Еще одно короткое отступление. Редкие отечественные историки «классического» тоталитаризма, да и то, кажется, лишь в последнее время, стали уходить от демонизации его вождей, упора на карательно-принудительный характер режима, его единоспасающую, подминающую всё и вся идеологию и начали обращать внимание на практику повседневной адаптации каждого человека, каждой семьи и всех других микросообществ к обыденным обстоятельствам. Это поворот важный и многообещающий. Стоит так посмотреть на дело, и на первый план анализа выходят тактики выживания, логика и аргументы самоуговаривания, приспособление к повседневности, формирование пространственной и временной структуры двойной жизни и двойной речи при сознании их халтурной, анекдотической поддельности231, формы выражения и снятия возникающих здесь внутренних и межличностных противоречий, напряжений, конфликтов (деформация и разрушение языка, непомерная усталость, всегдашняя взвинченность и, вместе с тем, круглосуточное – на каждом шагу – впадание в спячку, сексуальная агрессия, домашняя тирания, пьянство и проч.). Кстати сказать, более поздние и «слабые» формы авторитаризма, как мне кажется, ретроспективно бросают иной свет и на «классические» репрессивные периоды существования тоталитарных обществ-государств. Одними репрессиями и идеологическим давлением вряд ли можно было построить многоуровневый, разветвленный, казавшийся нормальным, по-своему динамичным и даже похожим на современность (модерность) социальный порядок, который действовал в жизнях и умах сотен миллионов людей на протяжении нескольких десятилетий. Признать его фактом, а этот факт своим, частью собственной жизни – нужнейший шаг к осознанию произошедшего, к тому, чтобы сделать его действительно прошлым.

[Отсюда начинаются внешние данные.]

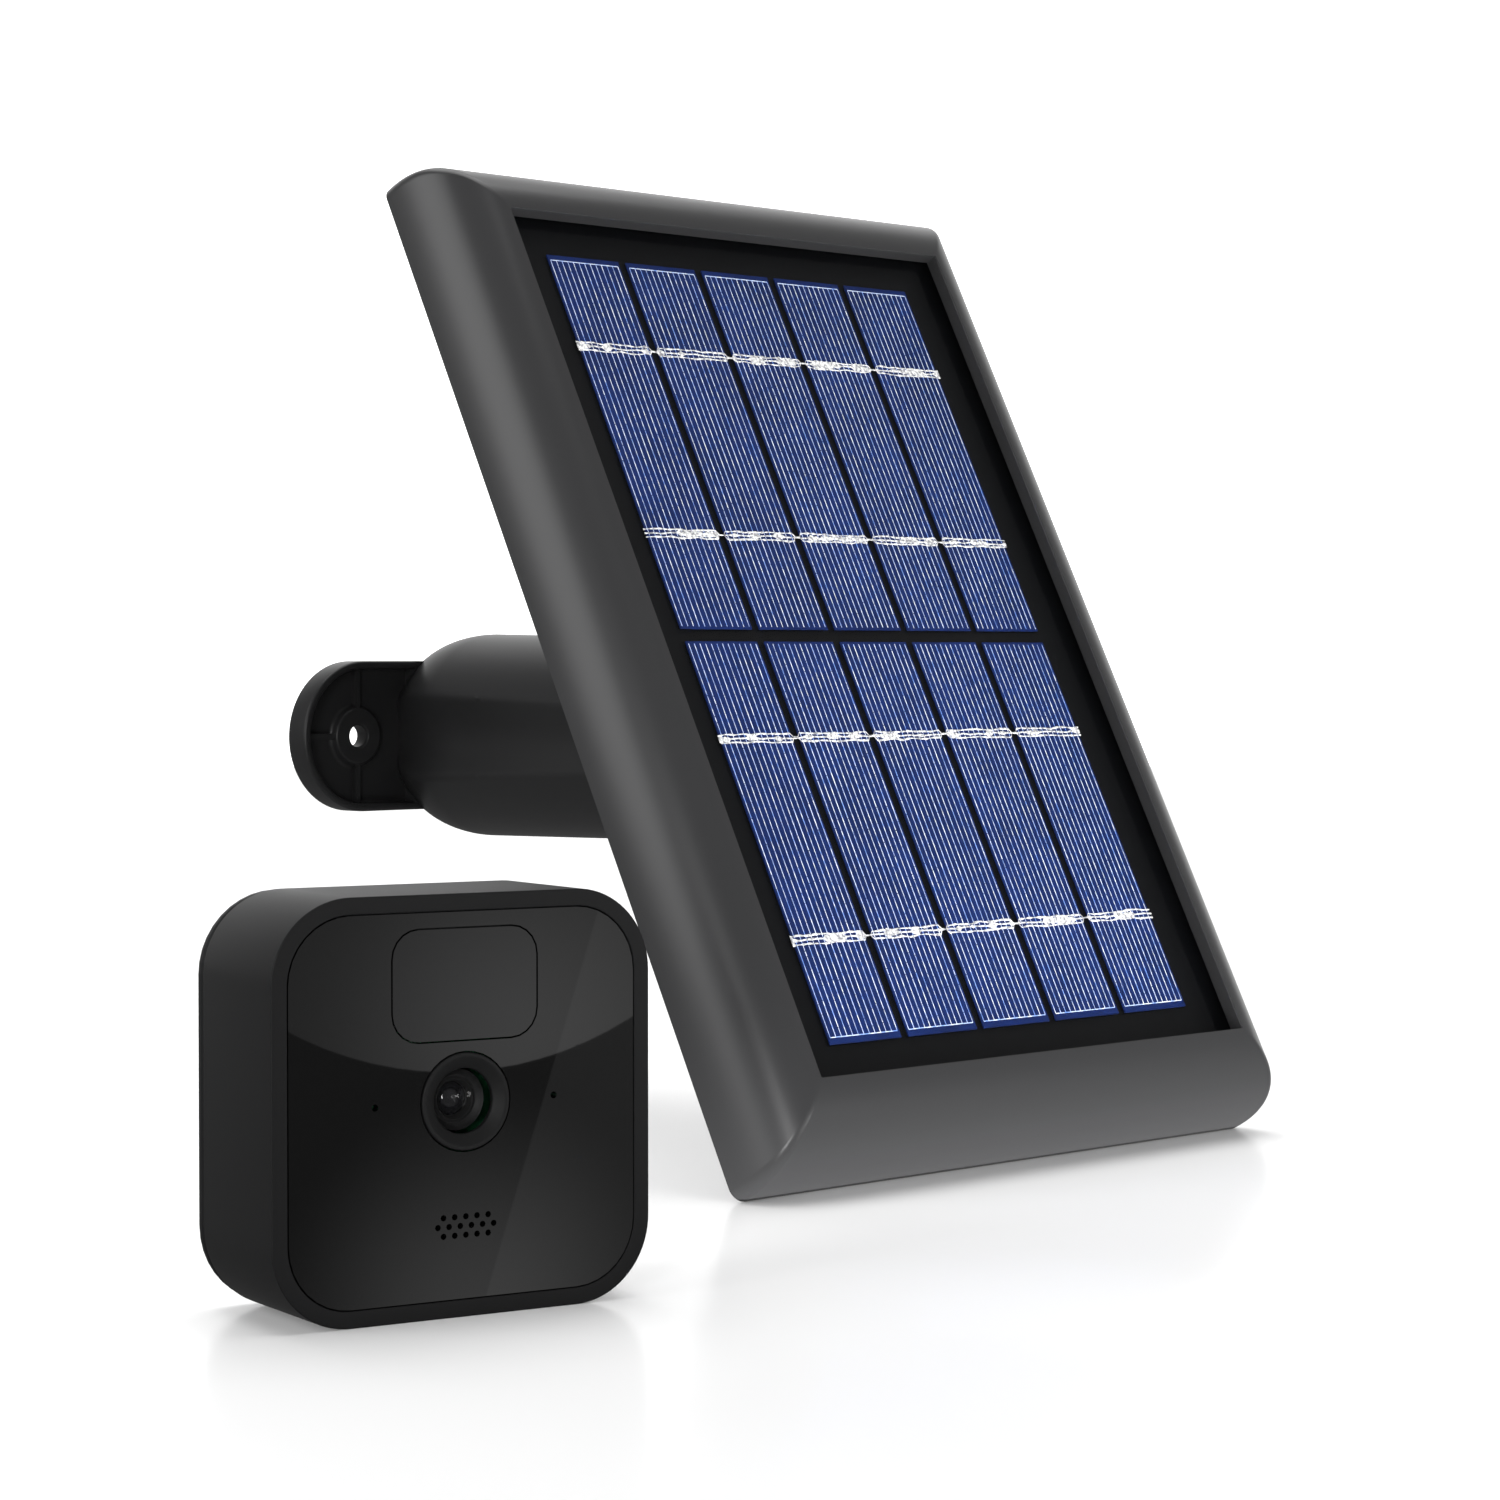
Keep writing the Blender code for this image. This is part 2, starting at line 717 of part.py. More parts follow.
def make_front(face):
    plate_front = PLATE_FLOOR + GAP + PLATE_THICKNESS
    middle = PLATE_FLOOR + GAP + PLATE_THICKNESS / 2
    plate = block(
        "front_plate",
        face,
        (PLATE_SIDE, PLATE_SIDE, PLATE_THICKNESS),
        (0, 0, middle),
        GLOSS,
        PLATE_CORNER,
        8,
    )
    opening = block(
        "pir_opening",
        face,
        (PIR_SIZE[0] + 2 * GAP, PIR_SIZE[1] + 2 * GAP, 0.006),
        (0, PIR_Y, middle),
        corner=PIR_CORNER + GAP,
        segments=5,
    )
    lens_opening = rod(
        "lens_opening", face, LENS_RING_RADIUS + GAP, -0.005, 0.003, (0, LENS_Y), segments=32
    )
    cut(plate, opening, lens_opening, grille_tool(face))
    for label, x in (("mic", -PINHOLE_X), ("led", PINHOLE_X)):
        cut(
            plate,
            rod(f"pinhole_{label}", face, PINHOLE_RADIUS, -0.005, 0.003, (x, LENS_Y), segments=10),
        )
    block(
        "pir_window",
        face,
        (*PIR_SIZE, PLATE_THICKNESS),
        (0, PIR_Y, middle),
        PIR_BLACK,
        PIR_CORNER,
        5,
    )
    ring = [
        (LENS_RING_RADIUS - 0.0008, plate_front + 0.0003),
        (LENS_RING_RADIUS - 0.0003, plate_front + 0.0003),
        (LENS_RING_RADIUS, plate_front),
        (LENS_RING_RADIUS, PLATE_FLOOR + GAP),
        (LENS_WELL_RADIUS, PLATE_FLOOR + GAP),
        (LENS_WELL_RADIUS, plate_front - 0.0006),
    ]
    turned("lens_ring", face, ring, (0, LENS_Y, 0), LENS_BLACK, 32)


def make_optics(face):
    barrel = [
        (0.0034, -0.0040),
        (0.0052, -0.0034),
        (0.0052, -0.0060),
        (0.0060, -0.0062),
        (0.0060, -0.0085),
        (0.0034, -0.0085),
    ]
    turned("lens_barrel", face, barrel, (0, LENS_Y, 0), LENS_BLACK, 28)
    glass = [
        (0.0, -0.0008),
        (0.0018, -0.0009),
        (0.0034, -0.0013),
        (0.0046, -0.0018),
        (0.0052, -0.0023),
        (0.0052, -0.0030),
        (0.0, -0.0030),
    ]
    turned("lens_front", face, glass, (0, LENS_Y, 0), LENS_GLASS, 24)
    block("image_sensor", face, (0.0100, 0.0100, 0.0009), (0, LENS_Y, -0.00925), BACKING)
    block("microphone", face, (0.0038, 0.0030, 0.0011), (-PINHOLE_X, LENS_Y, -0.0092), STEEL)
    status = [(0.0, -0.0062), (0.0008, -0.0066), (0.0011, -0.0074), (0.0011, -0.0097), (0.0, -0.0097)]
    turned("status_led", face, status, (PINHOLE_X, LENS_Y, 0), NYLON, 12)
    infra = [(0.0, -0.0052), (0.0010, -0.0055), (0.0015, -0.0064), (0.0015, -0.0097), (0.0, -0.0097)]
    turned("infrared_led", face, infra, (0.0110, -0.0085, 0), LENS_GLASS, 12)
    pir = [(0.0, -0.0060), (0.0038, -0.0060), (0.0041, -0.0063), (0.0041, -0.0097), (0.0, -0.0097)]
    turned("pir_sensor", face, pir, (0, PIR_Y, 0), STEEL, 20)
    speaker = [(0.0, -0.0052), (0.0070, -0.0048), (0.0075, -0.0052), (0.0075, -0.0097), (0.0, -0.0097)]
    turned("speaker", face, speaker, (0, SPEAKER_Y, 0), LENS_BLACK, 24)


def make_electronics(face, shell):
    block(
        "main_board",
        face,
        (0.0620, 0.0620, 0.0016),
        (0, 0, MAIN_BOARD_BACK + 0.0008),
        BOARD,
        0.0100,
        3,
    )
    back = MAIN_BOARD_BACK - GAP
    switch_low = back - 0.0024
    switch = block(
        "sync_switch", face, (0.0046, 0.0046, 0.0024), (*SYNC_AT, back - 0.0012), LENS_BLACK
    )
    cut(
        switch,
        rod("sync_bore", face, 0.0016, switch_low - 0.001, switch_low + 0.0016, SYNC_AT, segments=12),
    )
    inside = switch_low + 0.0008
    pressed_end = switch_low - 0.0022
    stem = [(0.0, inside), (0.0013, inside), (0.0013, pressed_end), (0.0, pressed_end)]
    turned("sync_button", face, stem, (*SYNC_AT, 0), NYLON, 12)
    usb_z = -0.0225
    usb = block("usb_socket", face, (0.0076, 0.0028, 0.0060), (*USB_AT, usb_z), STEEL)
    cut(usb, block("usb_mouth", face, (0.0068, 0.0020, 0.0050), (*USB_AT, usb_z - 0.0013)))
    shelf = block(
        "usb_shelf", face, (0.0100, 0.0066, 0.0080), (USB_AT[0], USB_AT[1] - 0.0050, usb_z + 0.0005)
    )
    join(shell, shelf)


def make_batteries(face):
    bay = block(
        "battery_bay",
        face,
        (0.0570, 0.0360, 0.0118),
        (0, 0, BATTERY_Z + 0.0018),
        LENS_BLACK,
        0.0015,
        2,
    )
    radius, length = CELL_AA
    for number, side in ((1, 1), (2, -1)):
        axis = empty(
            f"battery_axis_{number}",
            face,
            (0, side * BATTERY_Y, BATTERY_Z),
            (0, math.radians(90 * side), 0),
        )
        trough = rod(f"trough_{number}", axis, radius + GAP, -0.0266, 0.0266, (0, 0), segments=24)
        cut(bay, trough)
        half = length / 2
        profile = [
            (0.0, half),
            (0.0027, half),
            (0.0027, half - 0.0012),
            (radius - 0.0005, half - 0.0012),
            (radius, half - 0.0018),
            (radius, -half + 0.0005),
            (radius - 0.0005, -half),
            (0.0, -half),
        ]
        turned(f"battery_{number}", axis, profile, (0, 0, 0), WRAP, 24)
    mouth = block("bay_mouth", face, (0.0532, 0.0330, 0.0120), (0, 0, BATTERY_Z - 0.0060))
    screw_way = rod("screw_way", face, 0.0020, -0.030, -0.0125, (0, 0), segments=12)
    cut(bay, mouth, screw_way)
    for label, side in (("left", -1), ("right", 1)):
        at = (side * 0.02590, 0, BATTERY_Z + 0.0005)
        size = (0.0006, 0.0300, 0.0090)
        block(f"battery_contact_{label}", face, size, at, STEEL)
        cut(bay, block(f"contact_slot_{label}", face, [side + 2 * GAP for side in size], at))


def make_back_cover(face):
    """The back cover, its seal, its captive screw and the rubber plug over the charging port."""
    half = CAMERA_SIDE / 2 - 0.0003
    depth = CAMERA_DEPTH - SHELL_DEPTH - GAP
    cover = block(
        "back_cover",
        face,
        (2 * half, 2 * half, depth),
        (0, 0, COVER_FRONT - depth / 2),
        SHELL,
        CAMERA_CORNER - 0.0003,
        10,
    )
    slope = cover.modifiers.new("soft_back_edge", "BEVEL")
    slope.width = 0.0014
    slope.segments = 2
    slope.limit_method = "ANGLE"
    slope.angle_limit = math.radians(60)
    rear = -CAMERA_DEPTH
    seal_groove = block(
        "seal_room",
        face,
        (0.0664, 0.0664, 0.0012),
        (0, 0, COVER_FRONT - 0.0002),
        corner=0.0120,
        segments=8,
    )
    cut(cover, seal_groove)
    socket = rod(
        "mount_recess", face, 0.0062, rear - 0.001, rear + 0.0016, (0, 0.0215), segments=24
    )
    screw_recess = rod(
        "screw_recess", face, 0.0043, rear - 0.001, rear + 0.0018, (0, 0), segments=24
    )
    screw_hole = rod(
        "screw_hole", face, 0.0019, rear - 0.001, COVER_FRONT + 0.002, (0, 0), segments=16
    )
    width, height = USB_OPENING
    plug_room = block(
        "plug_room", face, (width, height, 0.0034), (USB_AT[0], USB_AT[1] - 0.0008, rear + 0.0002)
    )
    port = block("port_hole", face, (0.0088, 0.0036, 0.0100), (*USB_AT, rear + 0.002))
    cut(cover, socket, screw_recess, screw_hole, plug_room, port)
    seal_at = (0, 0, COVER_FRONT - 0.00025)
    seal = block("seal_gasket", face, (SEAL_SIDE, SEAL_SIDE, 0.0009), seal_at, RUBBER, 0.0117, 8)
    cut(
        seal,
        block("seal_inner", face, (0.0600, 0.0600, 0.006), (0, 0, COVER_FRONT), corner=0.0090, segments=6),
    )
    screw = [
        (0.0, -0.0160),
        (0.0015, -0.0166),
        (0.0015, rear + 0.0015),
        (0.0040, rear + 0.0015),
        (0.0040, rear + 0.0003),
        (0.0, rear + 0.0003),
    ]
    captive = turned("cover_screw", face, screw, (0, 0, 0), STEEL, 20)
    cut(captive, block("screw_slot", face, (0.0064, 0.0010, 0.0016), (0, 0, rear)))
    hinge_line = empty("plug_hinge", face, (USB_AT[0], USB_AT[1] - 0.0026, rear + 0.0006))
    plug = block(
        "usb_plug",
        hinge_line,
        (width - 0.0008, 0.0044, 0.0009),
        (0, 0.0022, -0.00005),
        RUBBER,
        0.0004,
        2,
    )
    nose = block("plug_nose", hinge_line, (0.0064, 0.0016, 0.0030), (0, 0.0026, 0.0015))
    join(plug, nose)


# ---------------------------------------------------------------- assembly
def main():
    arm = empty("arm_axis", None, (0, 0, 0), (math.radians(90), 0, 0))
    make_bracket(arm)
    make_ball_head(arm)
    upright = (math.radians(90) - PANEL_LEAN, 0, 0)
    ball_centre = Vector((0, -BALL_AT, 0))
    tilt_axis = empty("tilt_axis", None, ball_centre, upright)
    make_stud(tilt_axis)
    panel = empty("panel_place", tilt_axis, (0, 0, BALL_TO_CELLS))
    make_panel(panel)
    face = empty("camera_face", None, CAMERA_AT, (math.radians(90), 0, CAMERA_TURN))
    shell = make_shell(face)
    make_front(face)
    make_optics(face)
    make_electronics(face, shell)
    make_batteries(face)
    make_back_cover(face)


main()
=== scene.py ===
"""Looks of the solar-powered security camera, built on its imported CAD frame.

Metres, +Z up, in the frame's own axes. The new surfaces are grids of points, and boxes, worked
out from formulas. The frame's own nodes are only given materials.
"""

import json
import math

import bmesh
import bpy
import numpy as np
from bpy.props import FloatProperty, FloatVectorProperty, IntProperty, PointerProperty
from mathutils import Matrix, Vector


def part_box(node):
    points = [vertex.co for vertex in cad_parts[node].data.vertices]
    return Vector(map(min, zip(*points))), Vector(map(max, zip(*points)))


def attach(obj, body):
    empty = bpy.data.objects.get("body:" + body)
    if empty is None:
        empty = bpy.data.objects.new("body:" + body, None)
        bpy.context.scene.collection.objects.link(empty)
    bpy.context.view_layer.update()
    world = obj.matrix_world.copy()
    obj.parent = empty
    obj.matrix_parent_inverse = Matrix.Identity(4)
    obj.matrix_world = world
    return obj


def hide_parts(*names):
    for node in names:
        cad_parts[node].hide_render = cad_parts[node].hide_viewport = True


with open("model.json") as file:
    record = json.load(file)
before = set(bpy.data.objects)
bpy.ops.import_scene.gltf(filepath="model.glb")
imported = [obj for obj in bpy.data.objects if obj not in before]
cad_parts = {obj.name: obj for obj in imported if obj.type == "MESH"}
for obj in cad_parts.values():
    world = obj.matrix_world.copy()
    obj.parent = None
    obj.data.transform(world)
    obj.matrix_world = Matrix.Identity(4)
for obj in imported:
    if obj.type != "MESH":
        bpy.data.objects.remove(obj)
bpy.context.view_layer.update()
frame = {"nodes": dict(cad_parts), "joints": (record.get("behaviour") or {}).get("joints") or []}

bl_info = {
    "name": "Solar Security Camera Looks",
    "version": (1, 0, 0),
    "blender": (4, 5, 0),
    "location": "View3D > Sidebar > Solar Camera",
    "description": "Adds finished surfaces and materials to the solar security camera's frame",
    "category": "Object",
}

MM = 0.001
JOINTS = {joint["name"]: joint for joint in frame["joints"]}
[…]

Но вернемся к роману Петера Эстерхази, и это последнее, что я хотел бы здесь и сейчас о нем сказать. Перед нами – книга. А значит, Эстерхази – не пассивная жертва обстоятельств, он и в них, обстоятельствах, в ней, книге, при всей невыносимости, остается писателем. Однако эта роль тоже парадоксальным образом трансформирована. Текст «Исправленного издания» построен на сращении и борьбе, перекличке и взаимоуничтожении фактически двух текстов, причем оба можно считать документальными232. Мы читаем поденный комментарий автора к поденным же, датированным сводкам его отца, отправленным им в бдительные органы, и на каждой странице видим, как набранные красным шрифтом отцовские записи буквально на полуслове перехватывают, переплетают, пронизывают, разъедают авторские, и наоборот. Важно, что этот последний, авторский текст не исключает другой, отцовский, не описывает (цитирует) его как чью-то чужую речь, реплику подвластного автору персонажа, а принимает его как один из собственных голосов, вбирает в себя, взаимодействует с ним. Фирменная центонность постмодернистского письма оказывается преображенной. У нее теперь другая, историческая мотивировка и другая, этическая задача. К тому же, кроме двух данных пластов, в книге присутствует план венгерской исторической хроники нескольких десятилетий, краткие и датированные сообщения которой приводятся автором («Арестованы…», «Осуждены…», «Вынесен смертный приговор…», «Казнены…»), плюс сквозные отсылки к теме и образам предательства в мировой истории, психологии, литературе, искусстве и т.д., библиографический список источников прилагается.